Stroke 2019 Aug 26;50(8):2219-2222. Epub 2019 Jun 26.
Hunter Medical Research Institute (R.S., J.M.M.), University of Newcastle, Australia.
Background and Purpose- Psychosocial factors can have implications for ischemic stroke risk and recovery. This study investigated the effect of genetically determined risk of depression on these outcomes using the Mendelian randomization (MR) framework. Methods- Genetic instruments for risk of depression were identified in a discovery genome-wide association study of 246 363 cases and 561 190 controls and further replicated in a separate population of 474 574 cases and 1 032 579 controls. Corresponding genetic association estimates for risk of ischemic stroke were taken from 60 341 cases and 454 450 controls, with those for functional outcome 3 months after ischemic stroke taken from an analysis of 6021 patients. Following statistical power calculation, inverse-variance weighted MR was performed to pool estimates across different instruments.

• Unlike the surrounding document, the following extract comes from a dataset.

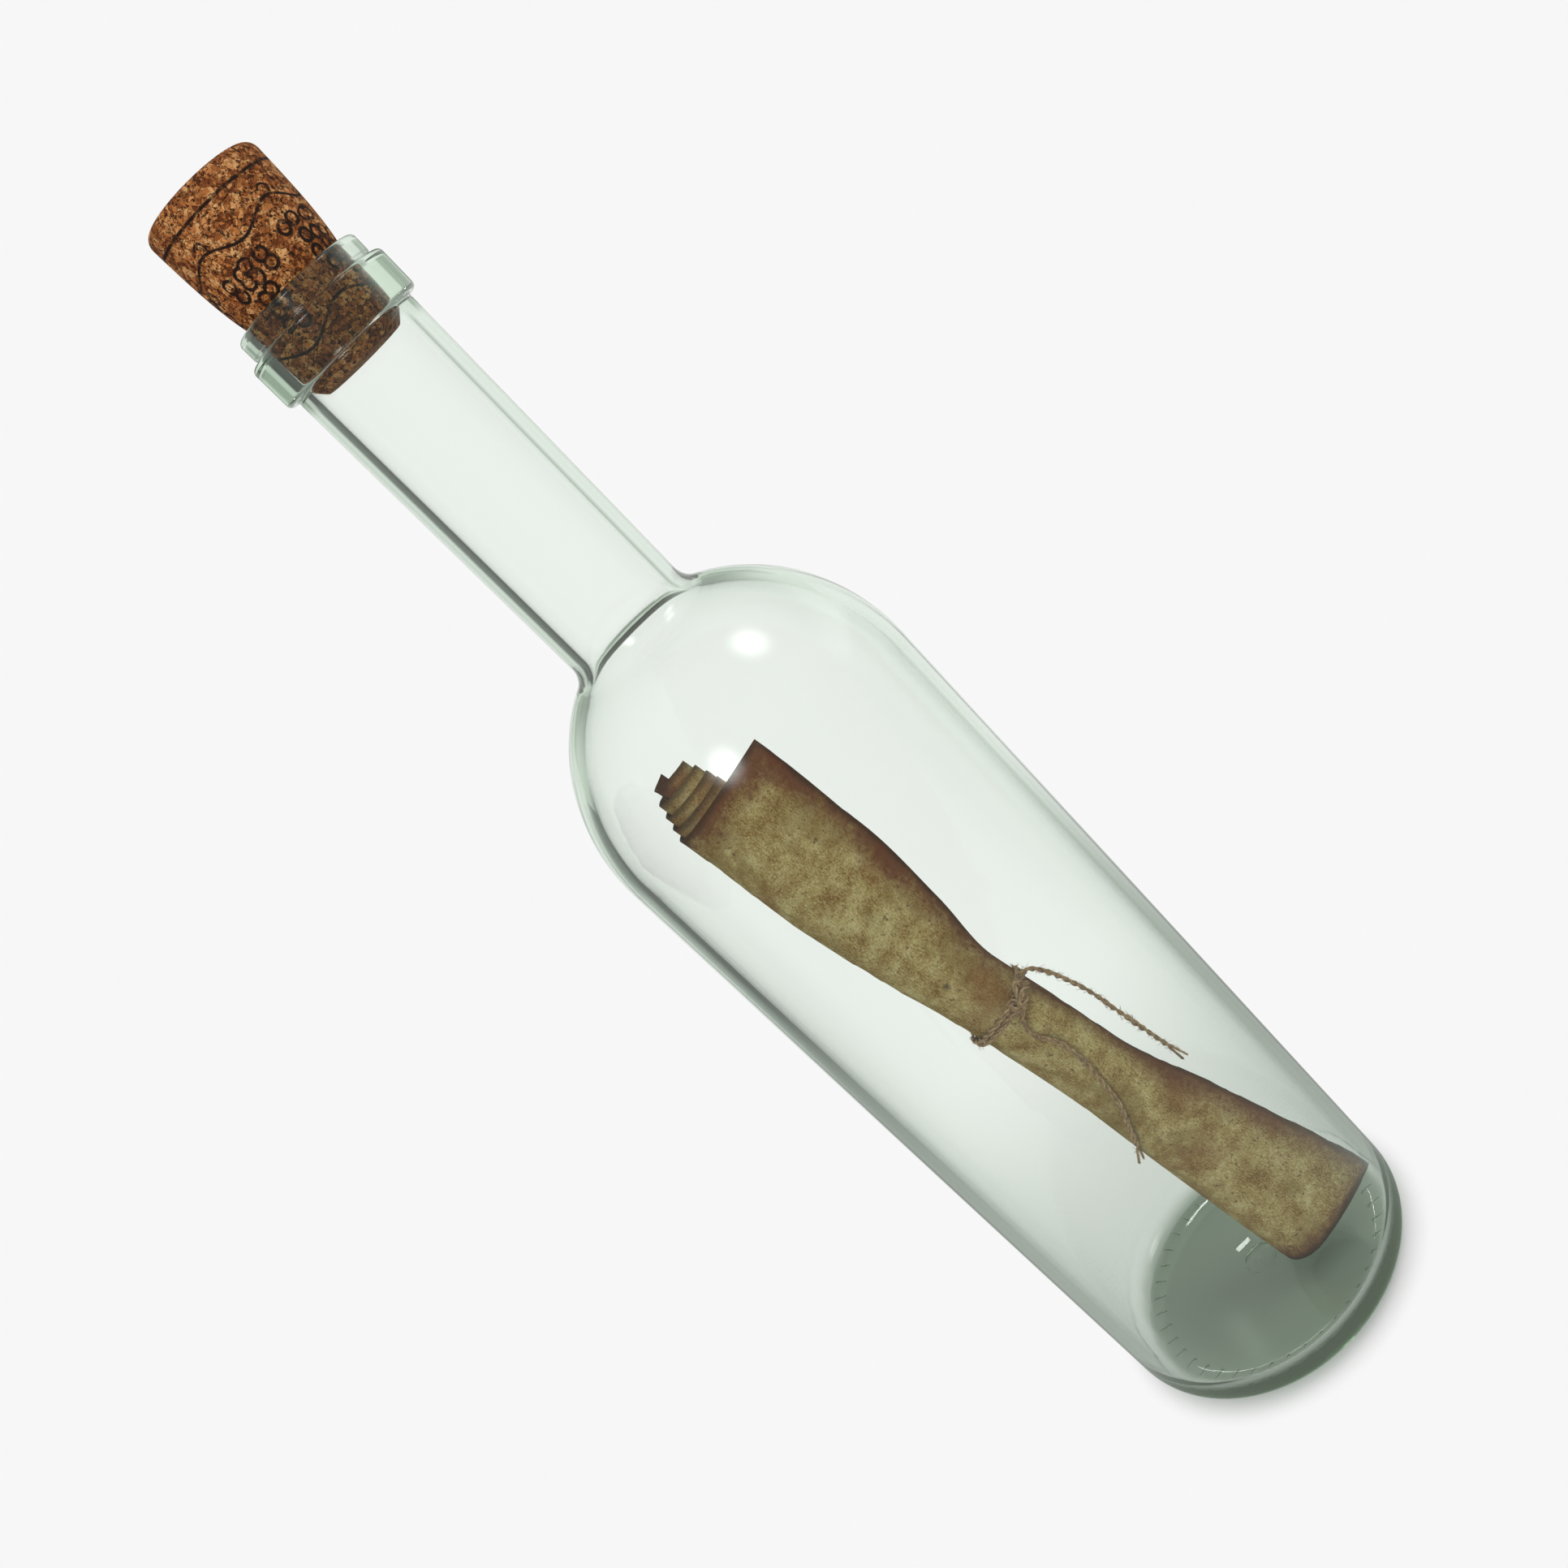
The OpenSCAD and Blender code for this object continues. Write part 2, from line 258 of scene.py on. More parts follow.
def smooth_route(points, steps=6):
    """A curve through the points, in metres."""
    points = [Vector(p) * MM for p in points]
    points = [2 * points[0] - points[1], *points, 2 * points[-1] - points[-2]]
    route = []
    for a, b, c, d in zip(points, points[1:], points[2:], points[3:]):
        for i in range(steps):
            u = i / steps
            route.append(0.5 * (2 * b + (c - a) * u + (2 * a - 5 * b + 4 * c - d) * u ** 2
                                + (3 * b - a - 3 * c + d) * u ** 3))
    return route + [points[-2]]


def route_length(route):
    return sum((b - a).length for a, b in zip(route, route[1:]))


# %% [markdown]
# A strand is drawn as a curve with a round section. Blender turns such a curve into a mesh tube,
# and many short curves in one object make the fuzz of loose fibres. The twist is measured along
# the route, so it stays even where the route's points lie closer together.

# %% Strands and fuzz
twist_length, points_per_twist = 4.6 * MM, 12
strand_r = 0.33 * twine_d
strand_offset = 0.35 * twine_d
split_opening = 1.7
fuzz_r = 0.04 * MM


def side_vectors(route):
    """A tangent and a steady pair of side vectors at each point, carried along without twist."""
    tangents = [(route[min(i + 1, len(route) - 1)] - route[max(i - 1, 0)]).normalized()
                for i in range(len(route))]
    across = tangents[0].orthogonal().normalized()
    frames = []
    for tangent in tangents:
        across = (across - tangent * across.dot(tangent)).normalized()
        frames.append((tangent, across, tangent.cross(across)))
    return frames


def even_route(route, gap):
    """The same curve with points at an even gap."""
    even, left = [route[0]], gap
    for a, b in zip(route, route[1:]):
        span = (b - a).length
        while left <= span:
            even.append(a.lerp(b, left / span))
            left += gap
        left -= span
    return even


def twisted_strands(route, start=0.0, split=0):
    """The centre lines of the two strands round a route. They part over its last split points."""
    route = even_route(route, twist_length / points_per_twist)
    strands = [[], []]
    for i, (point, (_, across, beside)) in enumerate(zip(route, side_vectors(route))):
        past_split = max(0, i - len(route) + split)
        angle = start + 2 * math.pi * (i - past_split) / points_per_twist
        apart = 1 + split_opening * past_split / max(1, split)
        off = apart * strand_offset * (math.cos(angle) * across + math.sin(angle) * beside)
        strands[0].append(point + off)
        strands[1].append(point - off)
    return strands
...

The Cochran Q heterogeneity test, weighted median MR, and MR pleiotropy residual sum and outlier were used to explore possible bias relating to inclusion of pleiotropic variants. Results- There was no MR evidence for an effect of genetically determined risk of depression on ischemic stroke risk. Although suffering low statistical power, the main inverse-variance weighted MR analysis was suggestive of a detrimental effect of genetically determined risk of depression on functional outcome after ischemic stroke (odds ratio of poor outcome [modified Rankin Scale, ≥3] per 1-SD increase in genetically determined risk of depression, 1.81; 95% CI, 0.98-3.35; P=0.06). There was no evidence of heterogeneity between MR estimates produced by different instruments (Q P=0.26). Comparable MR estimates were obtained with weighted median MR (odds ratio, 2.57; 95% CI, 1.05-6.25; P=0.04) and MR pleiotropy residual sum and outlier (odds ratio, 1.81; 95% CI, 0.95-3.46; P=0.08). Conclusions- We found no MR evidence of genetically determined risk of depression affecting ischemic stroke risk but did find consistent MR evidence suggestive of a possible effect on functional outcome after ischemic stroke. Given the widespread prevalence of depression-related morbidity, these findings could have implications for prognostication and personalized rehabilitation after stroke.